The report, which has been an annual barometer on civil rights progress in the United States since it first appeared in 1976, details the onslaught of attacks to voting rights, civil rights protections and the dismantling of diversity, equity and inclusion (DEI) initiatives intended to provide parity for Black Americans and other gender and racial minorities.
“There is a state of emergency in Black America, and our report this year is a warning and a rallying cry as civil rights protections are being unraveled (and) democracy is under siege,” the nonprofit’s CEO and president Marc Morial told reporters at a media briefing days before the formal release of the report.

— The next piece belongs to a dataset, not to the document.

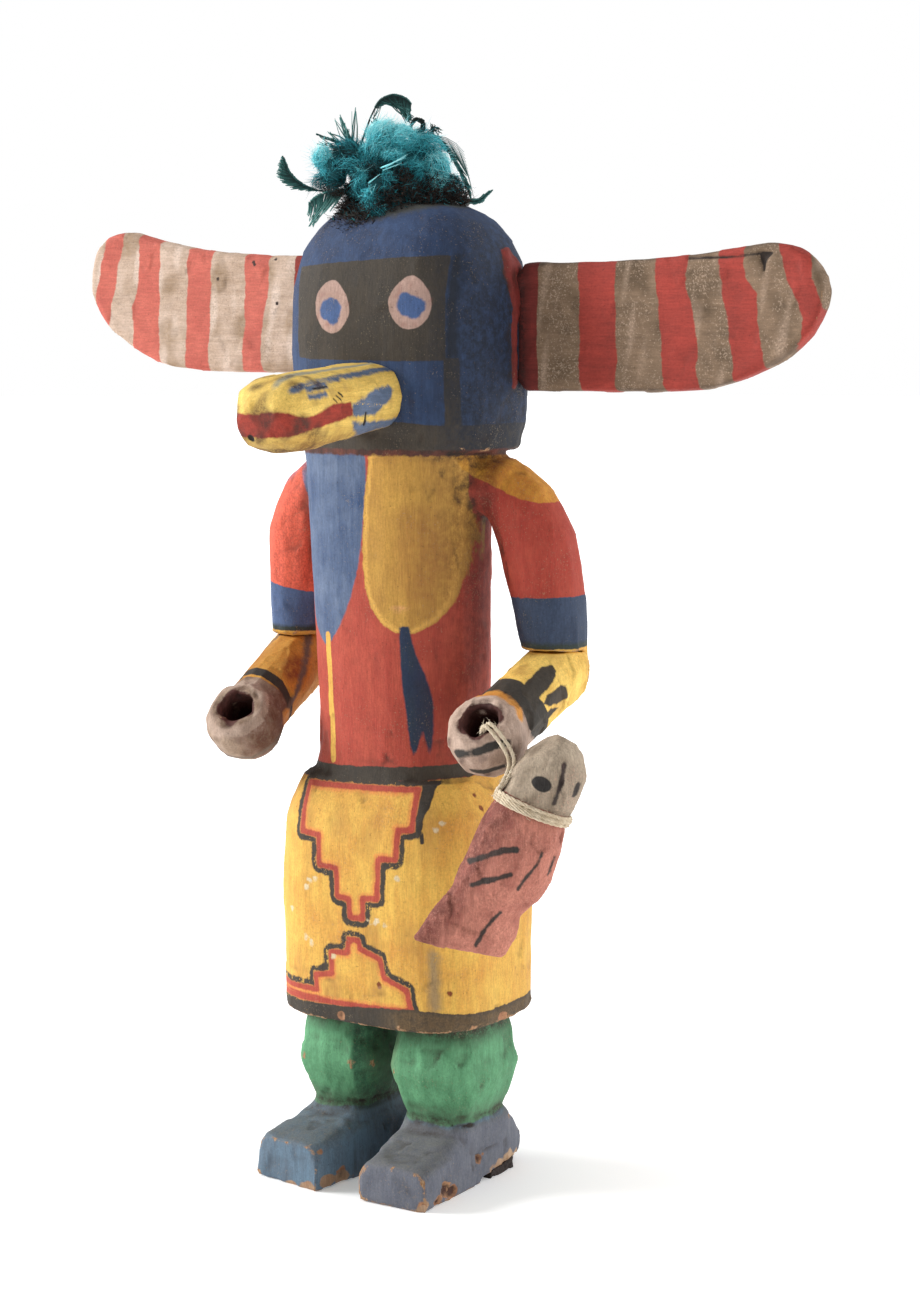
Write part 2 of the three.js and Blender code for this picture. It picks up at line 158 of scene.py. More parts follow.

“What began as what we thought were fringe attacks on racial equity has now become national policy,” he continued. “We are in a state of emergency, and the National Urban League has a fundamental obligation to stand up for democracy, to stand up for diversity, and stand up for economic policies that defeat poverty.”
—Miami Herald
Emboldened by Trump, El Salvador's president has jailed critics. Now journalists and human rights leaders are fleeing en masse
MEXICO CITY — They have fled to Guatemala, Mexico, Costa Rica and Spain. Most left in a hurry with few possessions, unsure of when — or whether — they would be able to return home.
As El Salvador cracks down on dissent, jailing critics of President Nayib Bukele, droves of human rights activists, journalists and other members of civil society are leaving the country out of fear.
More than 100 people have fled in recent months — the biggest exodus of political exiles since the country's bloody civil war. That puts El Salvador in the company of other authoritarian Latin American nations, including Nicaragua and Venezuela, where dissent has been criminalized and critics choose between prison and exile.
On Thursday, one of El Salvador's most prominent human rights groups joined the flight. Cristosal, founded in 2000 by leaders of the Episcopal Church, announced that it had suspended its operations in the country, and that nearly two dozen of its staffers had left.